Several high-profile figures who have been prominent features of Irish political life in recent years have lost their seats in the General Election.
Outgoing Fine Gael Minister Regina Doherty lost her seat in Meath East after the sixth count this evening.
She finished fifth place with just over 5,100 votes after Darren O'Rourke of Sinn Féin topped the poll.
Former Tánaiste and Labour Party leader Joan Burton lost her seat in Dublin West.
She had received 4.8% of first preference votes and was eliminated after the fifth count.

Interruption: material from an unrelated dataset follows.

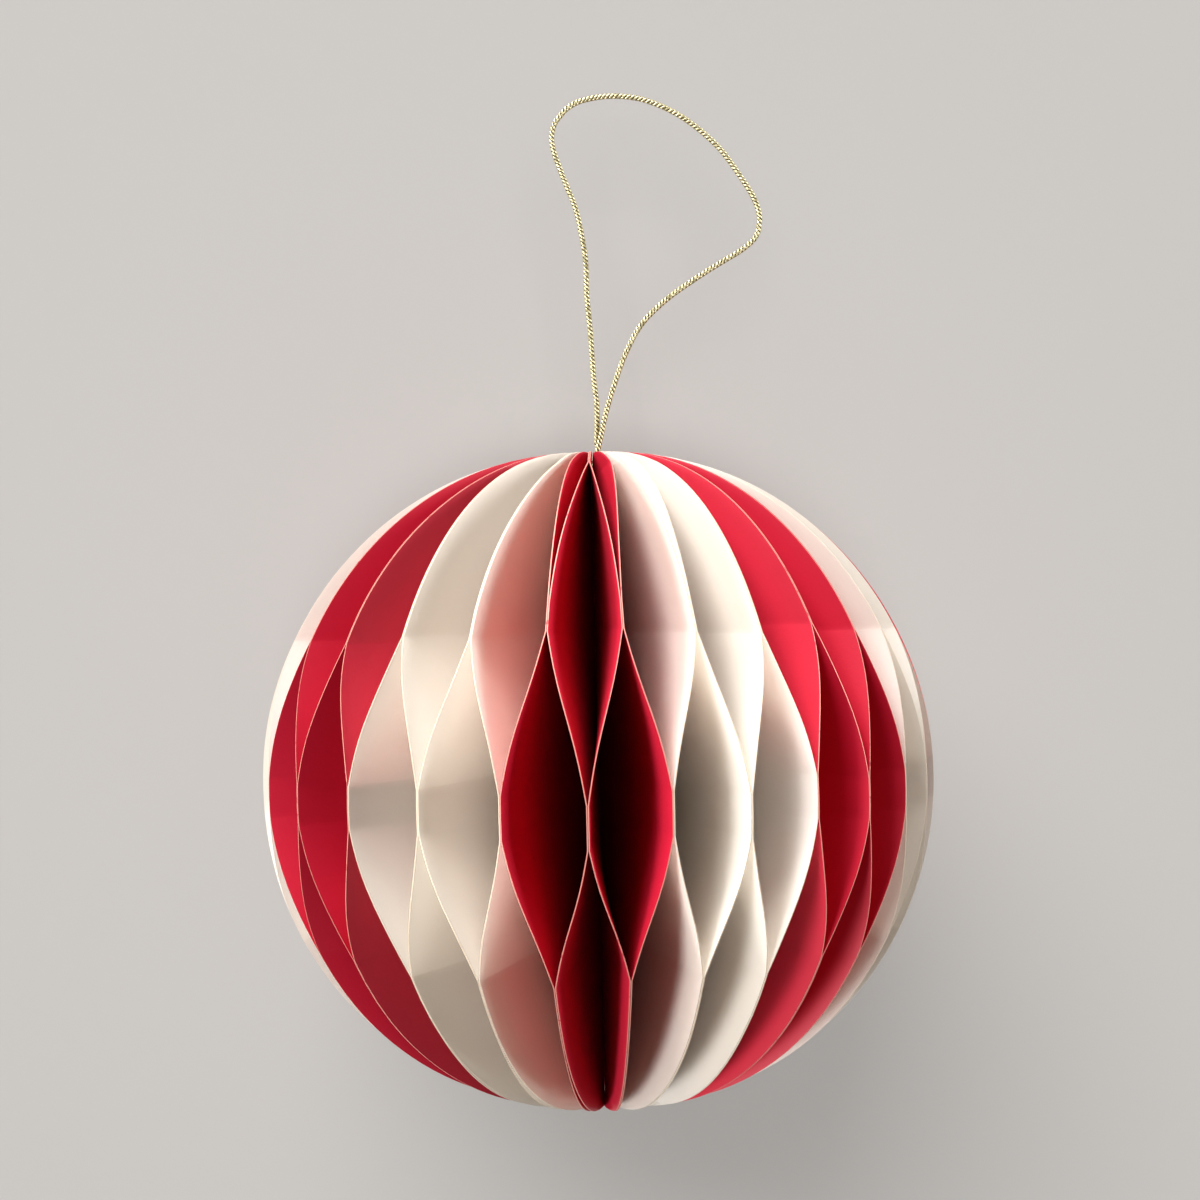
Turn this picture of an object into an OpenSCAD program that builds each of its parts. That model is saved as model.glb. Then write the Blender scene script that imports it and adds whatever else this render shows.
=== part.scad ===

Former Barnardos CEO and Labour Party member Fergus Finlay said Ms Burton had been the victim of “the single most vicious social media campaign I have ever seen since the invention of social media.”
Speaking to Newstalk, he said: “It is incredibly misogynistic, it is hate-filled and it is full of vicious foul language about someone who has worked for years and year to represent people."
He said he is saddened by the decline of the Labour Party and said he is not sure there is any way back for the party.
In the same constituency, Ruth Coppinger of Solidarity - People Before Profit was excluded after the sixth count.
All four seats in Dublin West have now been filled, with Paul Donnelly of Sinn Féin, Fine Gael leader Leo Varadkar, Jack Chamber of Fianna Fáil and the Green Party's Roderic O'Gormon all elected.
In Dun Laoghaire, there was disappointment for the outgoing Minister of State for Higher Education Mary Mitchell O’Connor.
A hug from Fine Gael’s Mary Mitchell O’Connor after she lost her seat to Fianna Fail’s Cormac Devlin in #DunLaoghaire #GE2020 pic.twitter.com/ZENMq2TtEB
— Stephen Murphy (@StephenMNews) February 9, 2020
Her running-mate and first-time candidate Jennifer Carol MacNeill has been elected alongside Fianna Fáil’s Cormac Devlin.
Earlier, the outgoing Minister for Transport, Tourism and Sport Shane Ross lost his seat in Dublin Rathdown.
He was excluded on the fifth count in the constituency after Green Party deputy leader Catherine Martin topped the poll.
Speaking on Newstalk, he said that there is now a good chance that the there will be no representatives of the Independent Alliance in the next Dáil.